TV: 51 inch Samsung Plasma
AV Receiver: Denon E300
Front: BIC America DV62
Center: BIC America DV52C
Surround: Bic America DV32
Sub: Dayton 1200

Also I've never seen or hooked up monitor speakers like that to an AVR such as my Denon and am confused as to how that would work! This is the "Pro" system also.

Let me know what you think!
Thanks much!
DanOpi


----------



## thrillcat (Mar 25, 2014)

I don't know if I've heard these particular models (if I have, it was, as you mention, in a studio), but IIRC those arrived at the tail end of NHT's days as an independent boutique, prior to being purchased by Recoton. The early NHT stuff was fantastic. I was an owner of 2.5's, an SW2Pi sub, HDP-1 surrounds, and an AC-1 center for decades, until just the last year or so, actually...and I also owned other NHT speakers from that era as well - 2.1's, Super Ones, Super Zeros, etc. They are fantastic. If these are in good working order and they sound good to you, there's no reason to not go with them, I think you'd be pleased.

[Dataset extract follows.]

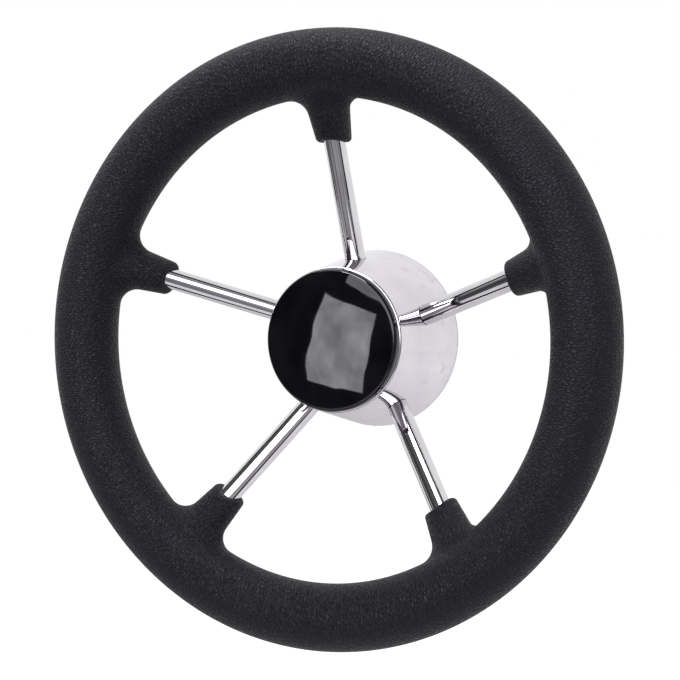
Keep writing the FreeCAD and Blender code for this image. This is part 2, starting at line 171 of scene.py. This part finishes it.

As far as NHT, they seem to have made a return to some good sounding stuff, but there was definitely a period there that I was pretty disappointed in what they were turning out.


----------



## DanOpi (Jun 22, 2015)

So it's not uncommon or out of the question to use monitor speakers and a set up similar to that for home theater use? I think the price i'm getting for it is real low. 2 Fronts with an Amp, Center with an Amp, and hopefully he finds the amp for the 2 subs. All that plus wiring for $400 flat is a pretty good deal from what I'm seeing online.

How do I go about using my Denon receiver with these though since they are powered by amps? Denon to Amp to Speaker? What connection is made between the Denon and Amp?

Edit:
Ebay Pricing:
1 NHT Pro A20 Monitor: ~$200
1 NHT Pro C20 - ?
1 NHT Pro B20 Sub - ~$300
Speakers without Amps is roughly $1000 + Center Channel (Couldn't find)
The C20 amps looks to go for $350, B20 amp for $300 and A20 amp I couldn't find.
So the set i'm getting looks to be going for over $1650 on ebay. I just hope it works well as a home theater set up.


----------



## thrillcat (Mar 25, 2014)

There should be no problem. There are many people who use various powered studio monitors (Mackie HR824s, Behrenger Truth Monitors, Emotiva Stealths and Airmotivs, among others) for home theater. 

You'd need to use the pre-amp out of your Denon for the channels that have their own amp, and the speaker level out for the channels that don't, then just set the level on the amp to blend levels with the Denon's amps.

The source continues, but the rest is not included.